Ja, mittlerweile können wir schnell ein Produkt vom Markt pushen. Letzten Sommer brachte Lidl zum Beispiel ein Bierfass heraus, auf dem eine halbnackte Frau abgebildet war mit dem Spruch: «Fass mich an». Nach einem unglaublichen Shitstorm, der von uns initiiert wurde, meldete sich Lidl bereits nach einer halben Stunden und nahm das Fass zurück. Mit solchen Aktionen wollen wir aufzeigen, dass Werbung dieser Art einfach nicht witzig ist, solange es derart viele Fälle häuslicher Gewalt gibt. Generell versuchen wir dabei, nicht mit dem moralischen Zeigefinger daher zu kommen, sondern mit Humor und Freude – was bei dem Thema aber nicht immer einfach ist.

14 Bundestagsabgeordnete als Testimonials gegen Sexismus in der Werbung

Wie finanzieren Sie sich?

Durch Spenden und der Bewegungsstiftung, die uns als Erste unterstützt hat. Mittlerweile haben wir ein Büro und zwei fest angestellte Mitarbeiterinnen. Aber wir müssten dringend wachsen, um unseren unterschiedlichen Arbeitsfeldern gerecht zu werden: Der Theaterarbeit, den Protestaktionen im Internet und der Lobbyarbeit. Letztere machen wir gegen Sexismus in der Werbung. Dafür konnten wir bereits 14 Bundestagsabgeordnete als Testimonials gewinnen. Um Lobbygespräche weiter anzukurbeln bräuchten wir aber mehr Mitarbeiterinnen. Es wäre zu schade, wenn wir all das, was wir bereits angestossen haben, nicht zu Ende bringen könnten.

Und das grösste Ziel von Pinkstinks ist es, irgendwann überflüssig zu sein?

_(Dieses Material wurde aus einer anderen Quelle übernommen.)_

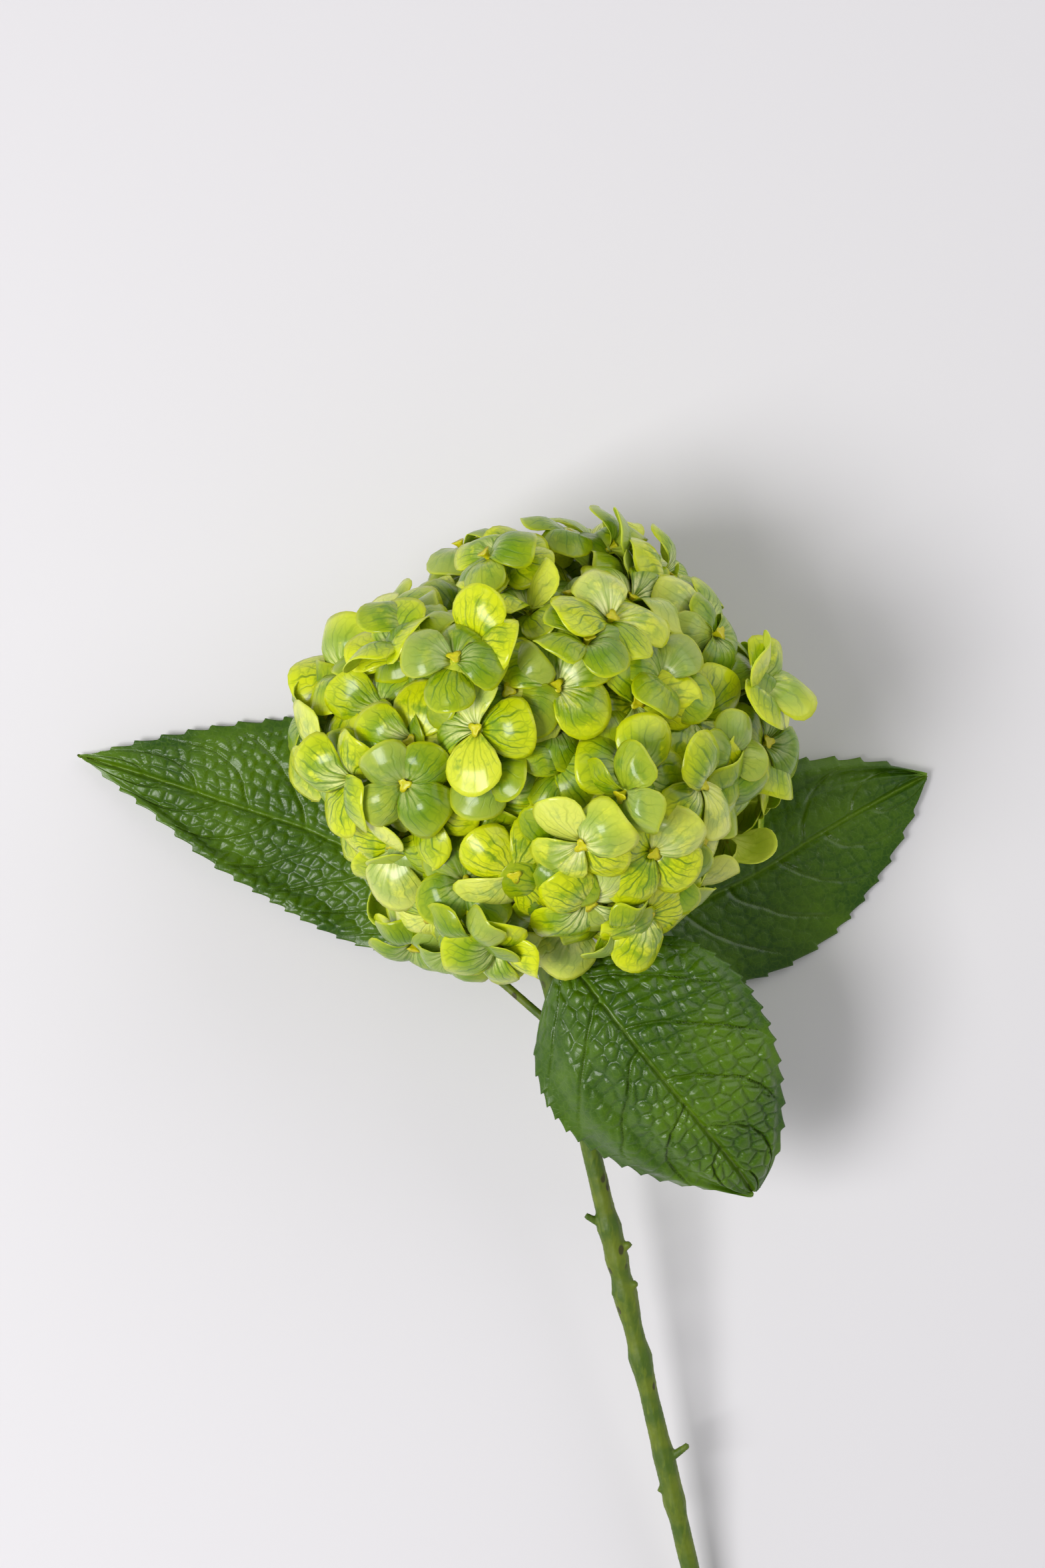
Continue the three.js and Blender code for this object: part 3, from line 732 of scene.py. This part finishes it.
leaf(
    "leaf_front",
    [
        (0.036, 0.979, 0.241), (0.070, 0.984, 0.503), (0.131, 0.910, 0.641), (0.234, 0.783, 0.874),
        (0.405, 0.583, 0.962), (0.610, 0.351, 0.787), (0.804, 0.130, 0.377), (0.896, 0.003, 0.026),
    ],
    {
        "Left Width": 43 * MM, "Right Width": 38 * MM, "Base Fullness": 0.5, "Tip Fullness": 0.75,
        "Left Drop": 8 * MM, "Right Drop": 20 * MM, "Quilting": 1.5 * MM, "Vein Pairs": 5.0,
        "Vein Lead": 0.34, "Teeth": 17.0, "Tooth": 1.9 * MM, "Waves": 3.0 * MM,
        "Right Outer Quilting": 0.35, "Right Folds": 1.3 * MM,
    },
)

# ---- Cymes of florets ------------------------------------------------------------------
# Thin pedicels part from each cyme's stalk and each carries one floret: four broad papery
# sepals, the upper pair over the lower pair, round a small three-cornered yellow eye.
# Sepals are satin lime green with darker veins, and their backs are paler and matte.

SEPAL_LENGTH = 20.5 * MM
UPPER_LIFT = 1.0 * MM
EYE_BASE_EDGE = 3.394 * MM  # the longer base edge of the eye's four-sided point
EYE_SLOPE_EDGE = 3.086 * MM  # the edges that rise to its tip
EYE_FOOT = 3.0 * MM
CYME_STALK = 7.0 * MM
STALK_FOOT_REACH = 2.7 * MM
HUB_DEPTH = 11 * MM
FACING_TILT = 0.27


def node_points(node):
    return [vertex.co.copy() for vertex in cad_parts[node].data.vertices]


def middle_of(points):
    return sum(points, Vector()) / len(points)


def florets_of(node):
    """Finds a cyme's florets by the four-sided points of their eyes. Each is its centre, the
    direction that it faces, and its four sepals as (direction, lift, slope)."""
    surface = bmesh.new()
    surface.from_mesh(merged_copy(node))
    found = []
    for vertex in surface.verts:
        edges = vertex.link_edges
        if len(edges) != 4 or any(abs(edge.calc_length() - EYE_SLOPE_EDGE) > 0.03 * MM for edge in edges):
            continue
        corners = [edge.other_vert(vertex).co.copy() for edge in edges]
        foot = middle_of(corners)
        facing = (vertex.co - foot).normalized()
        centre = foot - facing * EYE_FOOT
        near = sorted(corners[1:], key=lambda corner: abs((corner - corners[0]).length - EYE_BASE_EDGE))
        first = (near[0] - corners[0]).normalized()
        second = facing.cross(first)
        sepals = []
        for k, direction in enumerate((first, second, -first, -second)):
            beside = facing.cross(direction)
            tip = min(
                (v.co - centre for v in surface.verts),
                key=lambda p: abs(p.dot(direction) - SEPAL_LENGTH) + abs(p.dot(beside)),
            )
            lift = 0.0 if k % 2 else UPPER_LIFT
            sepals.append((direction, lift, (tip.dot(facing) - lift) / SEPAL_LENGTH))
        found.append((centre, facing, sepals))
    surface.free()
    return found


vein_group, given, exit_node = new_tree(
    "Sepal veins",
    "ShaderNodeTree",
    {"Fan": ("Vector", None), "Veins": ("Float", 5.0), "Wander": ("Float", 0.5), "Chance": ("Float", 0.0)},
    {"Main": "Float", "Branches": "Float", "Net": "Float"},
)
tree = vein_group
fan_angle, fan_out, _ = given["Fan"].parts()
wander = noise(together(tree, fan_angle * 3.0, fan_out * 2.5, given["Chance"] * 9.0), 1.0, 2.0) - 0.5
angle = (fan_angle - 0.5) * 2.0 + wander * given["Wander"]
for label, count, low, high, width in (("Main", 0.5, 0.02, 0.12, 0.055), ("Branches", 1.0, 0.3, 0.5, 0.04)):
    lines = ((angle * given["Veins"] * count + 0.5).fract() - 0.5).size() / (given["Veins"] * count)
    spread = lines * fan_out * 2.2
    mask = spread.ramp(width * 0.3, width, 1.0, 0.0) * fan_out.ramp(low, high)
    feed(mask * fan_out.ramp(0.72, 0.98, 1.0, 0.15), exit_node.inputs[label])
net_place = together(tree, angle * 5.0, fan_out * 6.0, given["Chance"] * 9.0)
feed(cell_edges(net_place, 1.0).ramp(0.0, 0.1, 1.0, 0.0), exit_node.inputs["Net"])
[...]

Genau. Wenn es irgendwann keine sexualisierte Gewalt mehr gibt, keine Essstörungen, wenn sich die Gehaltsschere zwischen Männer und Frauen geschlossen hat und wenn nicht mehr der Grossteil der Harz4-Empfänger weiblich ist – dann braucht es uns nicht mehr.

Zur Person:

*Stevie Meriel Schmiedel ist promovierte Dozentin für Genderforschung und lehrte zuletzt an der Universität Hamburg und der Hochschule für Soziale Arbeit. Sie hat zwei Töchter und ist 1. Vorstandsvorsitzende, Geschäftsführerin und Pressesprecherin bei Pinkstinks. Aus der einstigen Kampagne entwickelte sich in den letzten Jahren eine der populärsten Frauenrechtsorganisationen Deutschlands. Pinkstinks richtet sich gegen Produkte, Werbeinhalte und Marketingstrategien, die Mädchen eine limitierende Geschlechterrolle zuweisen. Diese «Pinkifizierung» treffe Mädchen und Jungen gleichermassen, so die Aktivistinnen – ein Trend, dem sie entgegenwirken wollen: «Wir werben für ein kritisches Medienbewusstsein, Selbstachtung, ein positives Körperbild und alternative weibliche Rollenbilder für Kinder.»